Given instruction: Up to and including the line that contains "has one side less.", repeat each line of the data exactly, starting from the first.

Data excerpt:
[BEGIN]
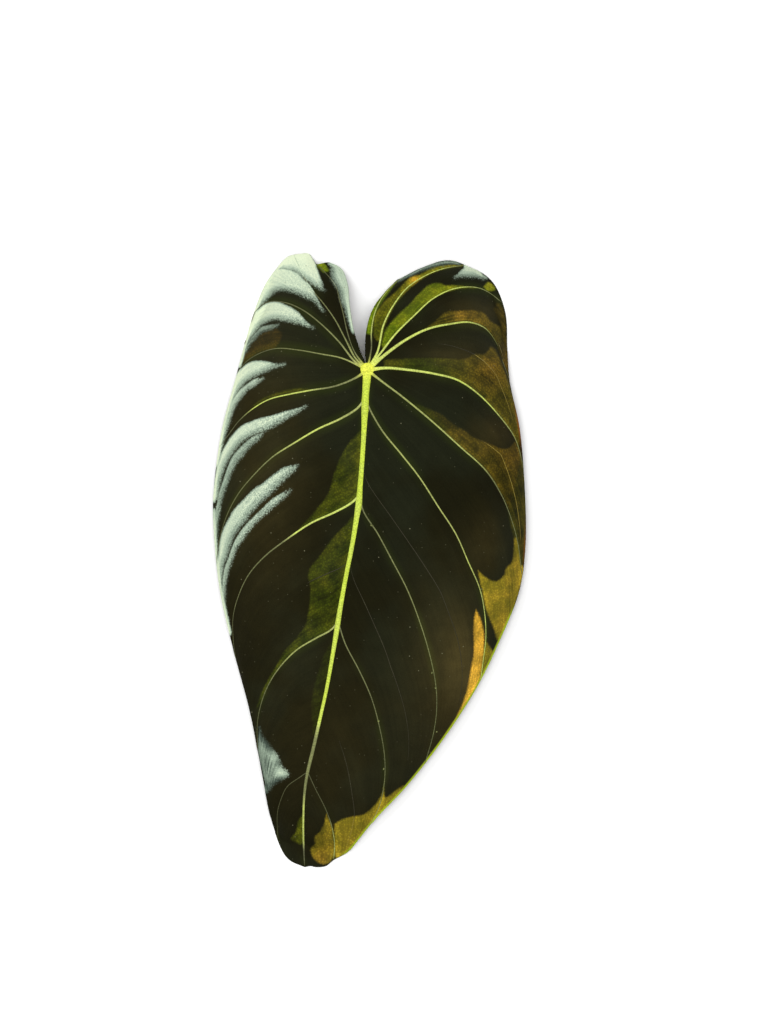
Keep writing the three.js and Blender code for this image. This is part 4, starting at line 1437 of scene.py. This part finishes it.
    @staticmethod
    def rim_strips(loop: np.ndarray, has_foot: np.ndarray, count: int) -> list[np.ndarray]:
        """The faces of the rounded margin: from the upper face to the edge ring, and on to the lower face.

        Where the lower face skips a point of the margin, the point's foot is the one before it, so its cell
        has one side less.

        Args:
            loop: The margin's points on the upper face in order.
            has_foot: Which of them the lower face has too.
            count: The number of points of the upper face.

        Returns:
            The upper strip's quads, the lower strip's quads, and its triangles.
        """
        number = np.arange(len(loop))
        ahead = np.roll(number, -1)
        ring = number + 2 * count
        foot = loop[np.maximum.accumulate(np.where(has_foot, number, 0))] + count
        moves = foot != foot[ahead]
        upper = np.stack([loop, loop[ahead], ring[ahead], ring], axis=1)
        quads = np.stack([ring, ring[ahead], foot[ahead], foot], axis=1)[moves]
        triangles = np.stack([ring, ring[ahead], foot], axis=1)[~moves]
        return [upper, quads, triangles]

    def numbers(self, places: np.ndarray, gap: np.ndarray) -> dict[str, np.ndarray]:
        """What the velvet reads: the painted sheen and painted glow markings, the distances to veins and
        margin, and the browner places.

        Args:
            places: The points' places on the plan.
            gap: Their distances to the nearest vein.

        Returns:
            The numbers by name.
        """
        result = {"gap": np.minimum(gap, 20.0)}
        for nap, level_name in ((PaintedLight.SHEEN, "shine"), (PaintedLight.GLOW, "level")):
            group = [marking for marking in MARKINGS if marking.nap is nap]
            depths = np.array([marking.depth(places) for marking in group])
            for layer in "ab":
                result[f"{nap.value}_{layer}"] = depths[[marking.layer == layer for marking in group]].max(0)
            deepest = depths.argmax(0)
            result[level_name] = np.array([marking.level for marking in group])[deepest]
            result["warmth"] = np.array([marking.warmth for marking in group])[deepest]
        for tint in TINTS:
            near = bell(places, tint.middle, tint.reach)
            result["warmth"] = np.clip(result["warmth"] + tint.warmer * near, 0, 1)
            result["level"] = result["level"] * lerp(1.0, tint.brighter, near)
        glints = sum(more * bell(places, *glint) for *glint, more in GLINTS)
        result["shine"] = np.clip(result["shine"] + glints, 0, 1)
        shares = np.linspace(0, 1, self.margin_samples)
        margin = np.vstack([curve.at(shares) for curve in self.form.margins.values()])
        parts = np.array_split(places, self.batches)
        nearest = [np.linalg.norm(some[:, None] - margin, axis=2).min(1) for some in parts]
        result["rim"] = np.concatenate(nearest)
        x, y = places.T
        result["rim_lime"] = smooth_step(x, -16, -8) * smooth_step(-y, 20, 30)
        # Orange on the right margin, strongest at two places.
        result["rim_rust"] = bell(places, (76, 68), 8.0) + 0.5 * bell(places, (78, 8), 9.0)
        result["brown"] = np.clip(sum(share * bell(places, *patch) for share, *patch in BROWNS), 0, 1)
        return result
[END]
Task solution:
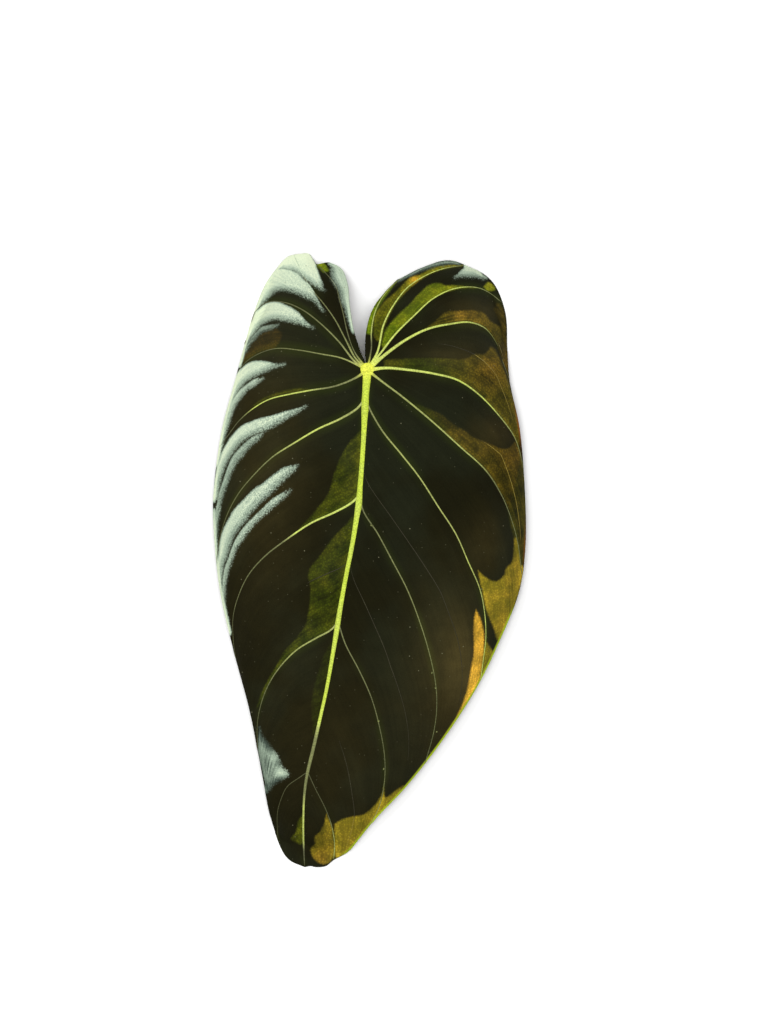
Keep writing the three.js and Blender code for this image. This is part 4, starting at line 1437 of scene.py. This part finishes it.
    @staticmethod
    def rim_strips(loop: np.ndarray, has_foot: np.ndarray, count: int) -> list[np.ndarray]:
        """The faces of the rounded margin: from the upper face to the edge ring, and on to the lower face.

        Where the lower face skips a point of the margin, the point's foot is the one before it, so its cell
        has one side less.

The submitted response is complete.